Among the 2,400 passengers stranded off the California coast on a cruise ship carrying at least 21 people infected with coronavirus, few people aboard likely have more to lose than Kari Kolstoe, a retiree from North Dakota with stage-4 cancer.
Kolstoe, 60, said she and her husband, Paul, 61, had looked forward to the Grand Princess cruise to Hawaii as a brief, badly needed respite from the grind of medical intervention she has endured for the past 18 months.
Now facing the prospect of a two-week quarantine far from their home in Grand Forks, she worries their getaway cruise will end up causing a fateful delay in her next round of chemotherapy, scheduled to begin early next week.
“It’s very unsettling,” she said in a cellphone interview from the ship on Friday. “It’s still a worry that I’m going to not get back.”
Besides the implications for cancer treatment is the fear of falling ill from exposure to a respiratory virus especially dangerous to older people with chronic health conditions and suppressed immunity.
“I’m very at risk for this,” said Kolstoe, whose rare form of neuroendocrine cancer has spread throughout her body. “Me staying on here for a lot of reasons isn’t good.”

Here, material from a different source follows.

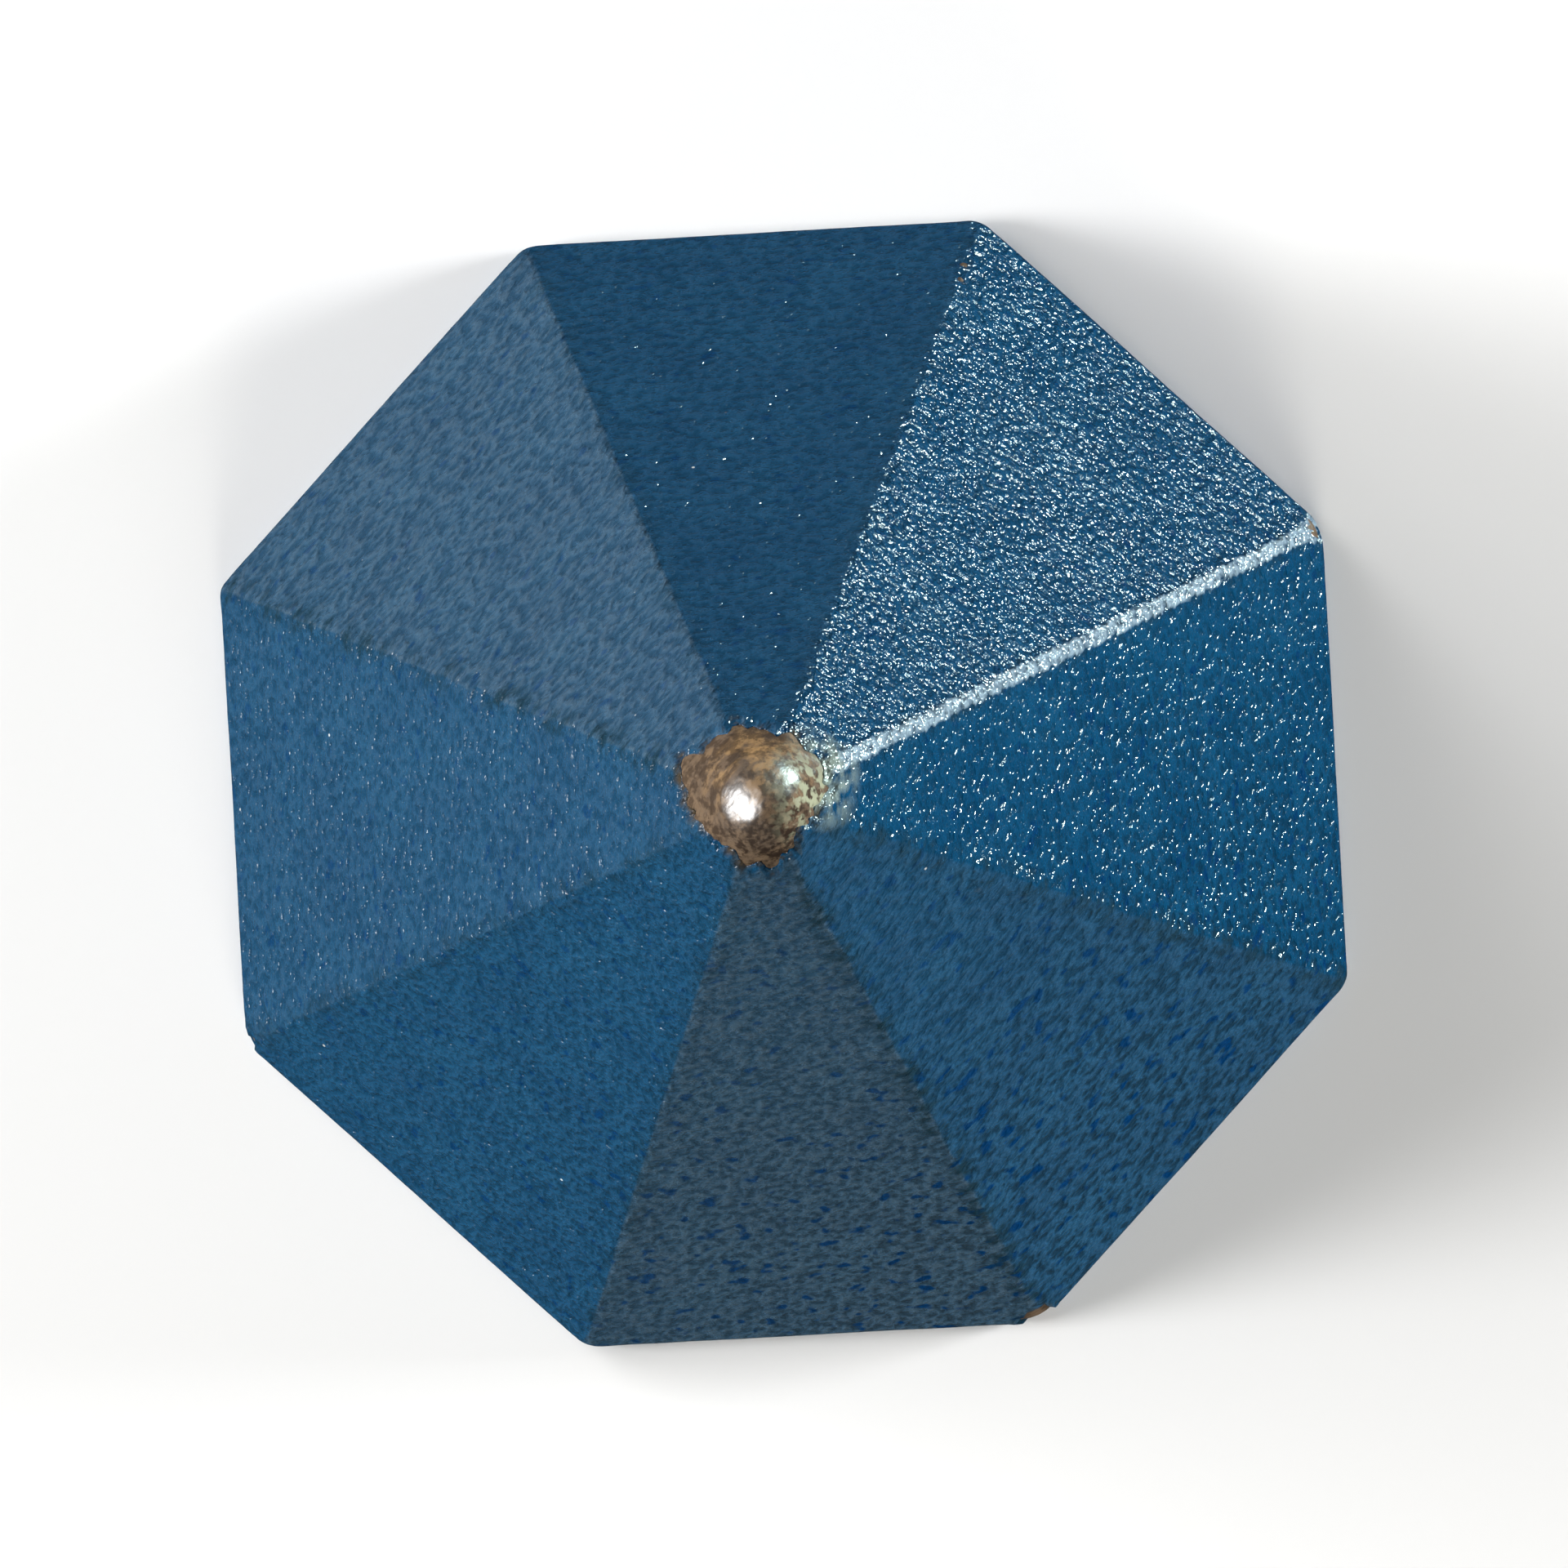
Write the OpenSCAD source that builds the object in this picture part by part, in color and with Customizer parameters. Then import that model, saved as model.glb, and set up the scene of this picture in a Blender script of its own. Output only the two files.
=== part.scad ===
// Octagonal wooden game pawn: one milled pyramid of solid wood inside a film of blue paint.
// The origin is the middle of the resting face and +Z is up. Face 0 looks along +X, and the
// faces and ridges are numbered anticlockwise seen from above.

/* [Overall size] */
// Width across two opposite faces at the foot, over the paint
flats_w = 16; // [12:0.5:40]
// Height from the resting face to the top of the blunt tip, over the paint
body_h = 12.8; // [8:0.1:40]
// Number of sloping faces
sides = 8; // [6:2:12]

/* [Wood] */
// Radius of the blunt tip
tip_r = 0.9; // [0.7:0.05:2]
// Height of the upright band round the foot
foot_band_h = 0.3; // [0.2:0.05:1.5]
// Bevel along the lower edge of the foot
foot_bevel = 0.12; // [0.05:0.01:0.18]
// How far a corner of the foot is rubbed back, which also blunts the ridge above it
corner_rub = 0.06; // [0.03:0.01:0.2]

/* [Paint] */
// Thickness of the paint film
coat_t = 0.06; // [0.03:0.01:0.12]
// Drop from the top of the tip to the middle of the worn edge of the paint
bare_tip_drop = 0.83; // [0.75:0.01:2]
// Tilt of that worn edge
bare_tip_tilt = 14; // [0:1:20]
// Direction in which the paint is worn furthest down, anticlockwise from +X
bare_tip_side = 130; // [0:5:355]
// Radius of the largest chip in the paint
chip_r = 0.4; // [0.2:0.05:0.8]

/* [Hidden] */
$fn = 96;

// Chips in the paint: number of the ridge, share of the way up it, share of chip_r
CHIPS = [[0, 0, 0.8], [6, 0, 1], [4, 0, 0.6], [1, 0.08, 0.6]];
BEVEL_SLOPE = 135;
UPRIGHT = 90;

face_step = 360 / sides;
foot_a = flats_w / 2;
corner_r = foot_a / cos(face_step / 2) - corner_rub;

// The tip is a ball. The faces cut into it just far enough for it to blunt the ridges too.
ball_z = body_h - tip_r;
ball_rise = ball_z - foot_band_h;
face_to_ball = tip_r * cos(face_step / 2);
face_slope = atan2(ball_rise, foot_a) + asin(face_to_ball / norm([foot_a, ball_rise]));

// Where the faces would meet, and the slope of the ridges between them
apex_z = foot_band_h + foot_a * tan(face_slope);
ridge_slope = atan2(apex_z - foot_band_h, corner_r);
ball_join_z = ball_z + tip_r * cos(ridge_slope);

// Longer than any cut through the pawn
span = 4 * (flats_w + apex_z);

// Everything behind one flat wall, which passes (reach, at_z) and rises towards the axis
module behind_wall(reach, at_z, slope, inset) {
    translate([reach, 0, at_z])
        rotate([0, slope - UPRIGHT, 0])
            translate([-span - inset, -span / 2, -span / 2])
                cube(span);
}

module inside_walls(reach, at_z, slope, inset) {
    intersection_for (i = [0 : sides - 1])
        rotate([0, 0, i * face_step])
            behind_wall(reach, at_z, slope, inset);
}

// The round form that rubs back the corners and ridges
module rubbed_round(inset) {
    cone_h = 2 * apex_z;
    intersection() {
        translate([0, 0, inset])
            cylinder(h = span, r = corner_r - inset);
        translate([0, 0, apex_z - cone_h - inset / cos(ridge_slope)])
            cylinder(h = cone_h, r1 = cone_h / tan(ridge_slope), r2 = 0);
    }
}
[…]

Kolstoe spoke with Reuters not long after U.S. Vice President Mike Pence, the Trump administration’s point man on coronavirus control, announced that 21 of 46 people tested for COVID-19 aboard the Grand Princess were found to be infected. And he said the ship would soon be taken to a non-commercial port where all 3,500 aboard would undergo another round of tests.
The ship was denied entry to the port of San Francisco on Wednesday after state officials learned that some passengers and crew had developed flu-like symptoms, and that the same vessel was linked to coronavirus infections in at least four people from an earlier cruise from San Francisco to Mexico.
“Those that need to be quarantined will be quarantined,” including all 1,100 crew members, many of whom may have been exposed to coronavirus during the previous Mexico voyage, Pence said.
But it remained unclear what was in store for passengers who test negative and show no signs or symptoms of the disease.
The uncertainty was clearly taking its toll.
“We can all deal with bad news or whatever kind of news, but we need knowledge to make good decisions, and that’s the hard part of this,” Kolstoe said. “I probably go … from mad to sad to angry with the cruise ship” and “worried about my health, worried about what it means to not get treatment soon.”
She credited the ship’s crew with “doing their best,” but expressed dismay that passengers were not informed of the test results before Pence announced them on national television. The notice from the ship’s captain came 20 minutes later, she said.
Kolstoe, who copes with constant pain, even on her best days, also said she was finding it increasingly difficult to make herself comfortable in the confines of the couple’s stateroom.
“We just got a sheet under the doorway if we need prescription medications in the next seven days,” she said. “There’s tons of issues. I mean, we all have dirty clothes.”
Describing herself as someone who once “loved” taking cruises, Kolstoe said this week’s experience has changed her view. “It’s probably a risk I can’t take anymore,” she said.
In the meantime, Kolstoe said she was relying on her faith to help get her through the ordeal.
“God is with me. I know he is,” she said. “I recently lost my dad, and I just believe he’s up there, going to fix this little situation somehow, and I’m going to test negative and get to go home and get some treatment.”